Butler, Shane (University of North Dakota Energy & Environmental Research Center) | Azenkeng, Alexander (University of North Dakota Energy & Environmental Research Center) | Mibeck, Blaise (University of North Dakota Energy & Environmental Research Center) | Kurz, Bethany (University of North Dakota Energy & Environmental Research Center) | Eylands, Kurt (University of North Dakota Energy & Environmental Research Center)

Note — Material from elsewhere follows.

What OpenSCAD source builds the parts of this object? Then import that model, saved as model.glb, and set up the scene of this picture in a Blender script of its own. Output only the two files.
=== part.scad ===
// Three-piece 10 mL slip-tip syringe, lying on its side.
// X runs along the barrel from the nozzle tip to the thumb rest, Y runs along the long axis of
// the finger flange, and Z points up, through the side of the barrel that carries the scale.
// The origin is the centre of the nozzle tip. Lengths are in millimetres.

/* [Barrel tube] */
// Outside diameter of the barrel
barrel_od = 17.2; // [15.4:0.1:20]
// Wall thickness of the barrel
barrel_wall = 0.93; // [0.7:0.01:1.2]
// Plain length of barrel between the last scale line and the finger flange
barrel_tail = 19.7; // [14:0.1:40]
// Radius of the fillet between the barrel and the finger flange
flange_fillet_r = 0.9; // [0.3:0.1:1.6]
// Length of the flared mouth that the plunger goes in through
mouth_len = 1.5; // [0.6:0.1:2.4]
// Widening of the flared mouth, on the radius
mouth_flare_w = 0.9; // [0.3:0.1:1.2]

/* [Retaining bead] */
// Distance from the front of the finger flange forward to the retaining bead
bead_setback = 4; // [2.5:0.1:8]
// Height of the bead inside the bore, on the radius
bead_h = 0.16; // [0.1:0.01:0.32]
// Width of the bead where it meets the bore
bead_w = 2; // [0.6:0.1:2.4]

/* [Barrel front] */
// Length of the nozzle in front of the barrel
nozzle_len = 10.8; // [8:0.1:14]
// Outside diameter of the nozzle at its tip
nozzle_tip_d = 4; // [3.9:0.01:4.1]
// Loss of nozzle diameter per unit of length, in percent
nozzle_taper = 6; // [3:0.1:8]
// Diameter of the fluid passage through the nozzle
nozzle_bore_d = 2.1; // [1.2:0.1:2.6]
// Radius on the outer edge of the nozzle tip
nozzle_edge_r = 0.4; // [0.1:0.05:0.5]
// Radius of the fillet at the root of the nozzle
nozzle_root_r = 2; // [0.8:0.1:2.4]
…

Advanced characterization of the Bakken Formation, an unconventional oil and gas play of the Williston Basin, was performed via newly developed analytical tools of microscopic investigation in concert with standard laboratory methods. Characterization of an unconventional formation to understand the composition and distribution of framework grains, organic matter (OM), clay minerals, and porosity is difficult because of the extremely lithified nature of the lithofacies within the formation and the small grain and particle sizes. In this study, corroborative methods aimed to define micro- and nanoscale fabrics that impact parameters such as maturity, recovery, clay content, micropore networks, and CO2 interactions for either storage or enhanced oil recovery (EOR). Lateral and vertical variations in the rock fabric across multiple wellsites were observed on a micro- to nanometer scale with innovative analytical technologies.

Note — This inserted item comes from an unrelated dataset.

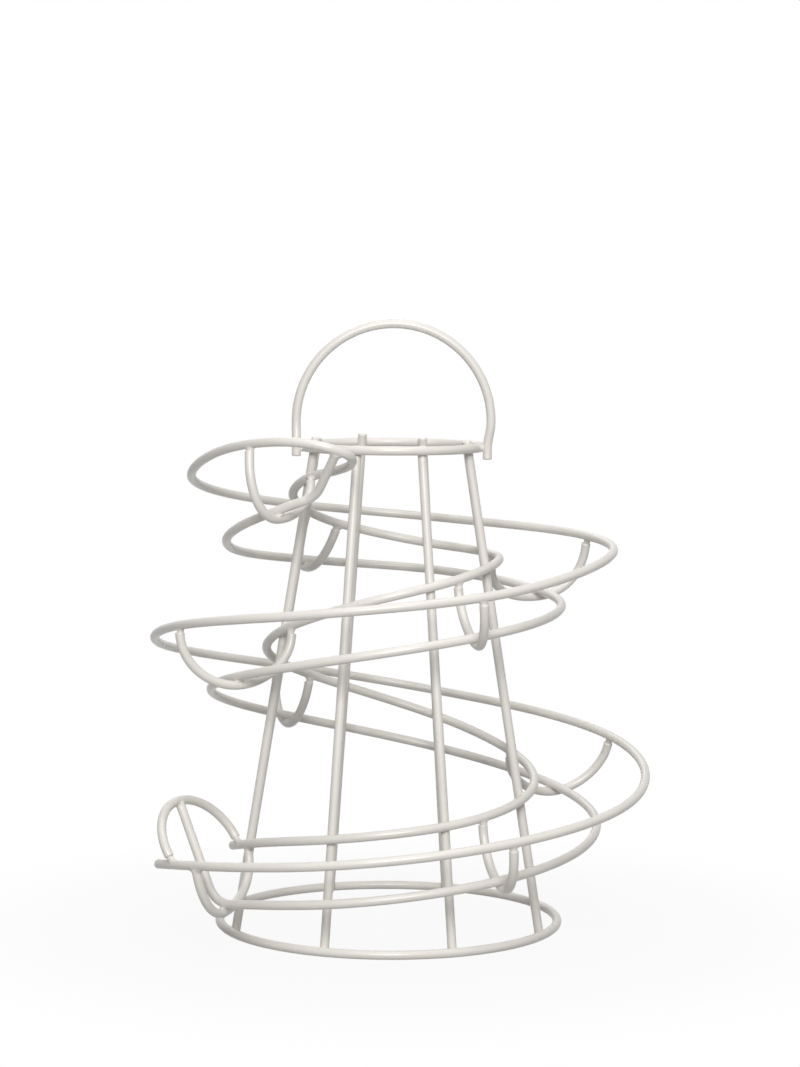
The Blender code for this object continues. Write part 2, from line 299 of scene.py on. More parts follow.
class Fillet(Enum):
    """The kinds of weld on the rack."""

    NECK = WeldSize()
    NUGGET = WeldSize(reach=1.1 * MM, waist=1.5 * MM)
    SMOOTH = WeldSize(reach=2.4 * MM, wrap=75.0, waist=2.33 * MM, drift=0.0, lump=0.08,
                      stand_off=-1.2 * MM, rise=2.4 * MM)
    LUMPY = WeldSize(reach=3.2 * MM, wrap=80.0, waist=2.28 * MM, drift=0.0, lump=0.16,
                     stand_off=-1.2 * MM, rise=1.9 * MM)


@dataclass(frozen=True)
class Weld:
    """What every weld between two wires has.

    Attributes:
        kind: Which kind of weld it is.
        seed: A number of its own, which its unevenness follows.
    """

    kind: Fillet
    seed: int

    @property
    def size(self) -> WeldSize:
        """The sizes of its kind."""
        return self.kind.value

    def turns(self) -> Array:
        """Angles round the weld, as a column of scalars."""
        return np.linspace(0.0, 2 * np.pi, self.size.columns, endpoint=False)[:, None]

    def shares(self) -> Array:
        """The share of the way from one wire to the other at each row."""
        return np.linspace(0.0, 1.0, self.size.rows + 1)[:, None, None]

    def reaches(self, turn: Array) -> Array:
        """The fillet's reach at each angle: its size, made uneven by two slow waves."""
        # The factors on the seed only set the waves' phases, so that no two welds look alike.
        wave = np.sin(2 * turn + self.seed) + 0.6 * np.sin(3 * turn + 2.3 * self.seed)
        return self.size.reach * (1 + self.size.lump * wave)

    def drifts(self) -> tuple[float, float]:
        """How far off centre the neck is along and across the first wire, at a seeded angle."""
        return self.size.drift * np.cos(2.7 * self.seed), self.size.drift * np.sin(2.7 * self.seed)

    def closed(self, grid: Array, first: Array, last: Array) -> Surface:
        """The grid between two poles, with whatever hangs too low lifted to the lowest height."""
        grid[..., 2] = np.maximum(grid[..., 2], self.size.lowest)
        return Surface(grid, False, (first, last))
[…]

Detailed morphologies and chemical compositions of ion-milled samples were obtained with field emission scanning electron microscopy (FESEM) coupled with energy-dispersive spectroscopy (EDS). Furthermore, a new software suite, Advanced Mineral Identification and Characterization System (AMICS), was used to classify and quantify mineralogy, OM, and porosity from the FESEM images. For validation purposes, x-ray diffraction was used to obtain bulk mineral and clay mineral data and x-ray fluorescence to obtain bulk chemical compositions of the samples. Advanced image analysis was performed on high-resolution FESEM images as another corroborative approach to characterize key features of interest within the lithofacies. Each sample consisted of high-resolution FESEM backscattered electron (BSE) images taken at multiple magnifications to maximize particle morphology in the fine-grained rock of the unconventional reservoir.
The data highlighted trends related to factors that impact CO2 transport and sorption in unconventional reservoirs. Segmented BSE images from the FESEM using program parameters that included texture, gray scale, and other morphological properties made it possible to estimate OM, clays, and porosity for each sample. The compositional analysis, including matrix porosity, OM porosity, and mineralogical composition maps, provided context for the potential of organic-rich and tight rock formations as CO2- based EOR targets or CO2 storage targets.
Advanced image analysis techniques were applied to better understand and quantify factors that could affect CO2 storage in the Bakken Formation, with an ultimate goal of improved method development to estimate CO2 storage potential of unconventional reservoirs. Discernible differences in fabric, mineral, and elemental content in comparable lithofacies across wellsites provided insight into the nature of the Bakken Formation, which could serve as a proxy for other tight rock, organic-rich reservoirs that could be potential targets for both CO2-based EOR and CO2 storage.